There are countless stories of tragedy to come from the Great Blizzard. Sara Wilson, 17, was taking a train from Buffalo to NYC when the train struck a wall of snow on the track and became stuck fast. The train managed to stay upright, but the small stoves used to heat the passenger cars overturned and started a fire. The passengers disembarked and began walking along the tracks toward Albany a short distance away. Sara tried hard to keep up with her fellow passengers and was even carried part of the way by some of the men. But gradually she grew weaker and fell farther behind the others, eventually freezing to death and being covered by the falling snow.
Several boats blew wildly about the harbor at Lewes, Delaware, taking out a 200-foot section of the pier. Nine pilot boats were wrecked, their crews lost forever.
Sam Randall, a vigorous man in his early seventies, doggedly set out to see to the needs of the livestock on his Long Island farm.
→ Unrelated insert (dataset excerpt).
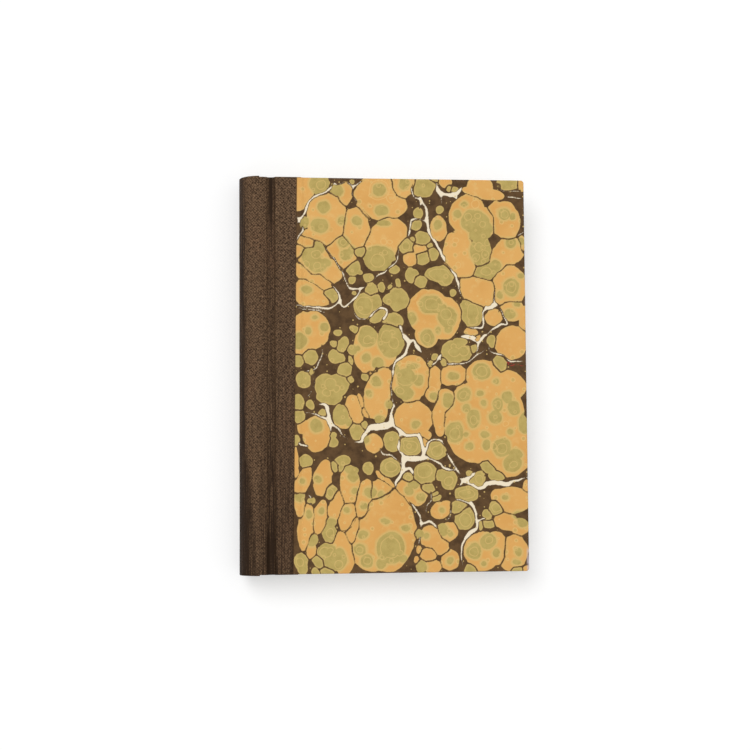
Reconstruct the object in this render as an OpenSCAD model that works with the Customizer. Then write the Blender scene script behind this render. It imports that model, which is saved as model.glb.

His barn was not far from his house, but the strain of plowing through the deep snowdrifts and fighting the wind overcame him, and he collapsed and died before he was halfway to the barn.
But there were also stories of great courage and survival. May Morrow, an 18-year-old secretary, was the only person (besides her boss) who showed up at her workplace. Her boss urged her to stay the night in the office rather than try to take the long walk back to her boarding-house. May did consider staying overnight at work, but was made nervous and lonely by the dark and silence of the empty building and resolved to go home. It took her hours, stopping frequently to cling to light-poles and anything else still standing, picking her way around the downed wires, and scrambling over drifts and mounds of debris taller than herself. Her ears nearly froze. But she did make it home, and two days later was back at work, right on time.
James Marshall, 17, and two friends worked at the Singer Sewing Machine factory in New York. They commuted to and from their homes in New Jersey via a small rowboat they jointly owned. The boys made it to work without incident, though the water was rough and the wind and snow chilled them through. But they ran into trouble on their return journey. The boat almost capsized and everyone’s clothes were soaked and frozen. The boat was blown off course and landed about two miles from its usual landing spot. James Marshall helped his two semi-conscious friends from the boat and into a field, where he found a haystack and pushed them inside, covering them with hay. James himself stayed in the open, running, walking and finally crawling around and around the haystack to stay alive. He was found after nearly two days, still crawling around the haystack in which his two friends had perished. James Marshall would survive, though his hands and feet had to be amputated.
The Blizzard of 1888 was a turning point in American history, and because of it, changes were instituted that remain with us to this day. For one thing, the previously-ignored law about underground wires was now accepted to be a valid safety measure. The nation’s capital was first to put its lines underground, since during the storm President Cleveland had been completely cut off from the rest of the nation, and the lack of communication posed a serious security risk.
Up to that time, cities had no plans in place to deal with weather or other emergencies, and they made no provisions for snow removal and cleanup. But after the Great Blizzard, even small towns implemented disaster plans, and today, every major US city (except Detroit; why is that?) takes responsibility for clearing snow and debris from its streets.
Weather forecasting has obviously improved by leaps and bounds over the last 122 years. We can now monitor the weather anywhere in the world 24/7, and we are informed well in advance if severe weather is approaching, thus giving us time to prepare.
But Mark Twain’s remark that “Everybody talks about the weather, but nobody does anything about it” is as true today as it was when it was first uttered. For all our advance warning, we still cannot control the weather. We can only control how prepared we are when it arrives. Mother Nature will not be tamed.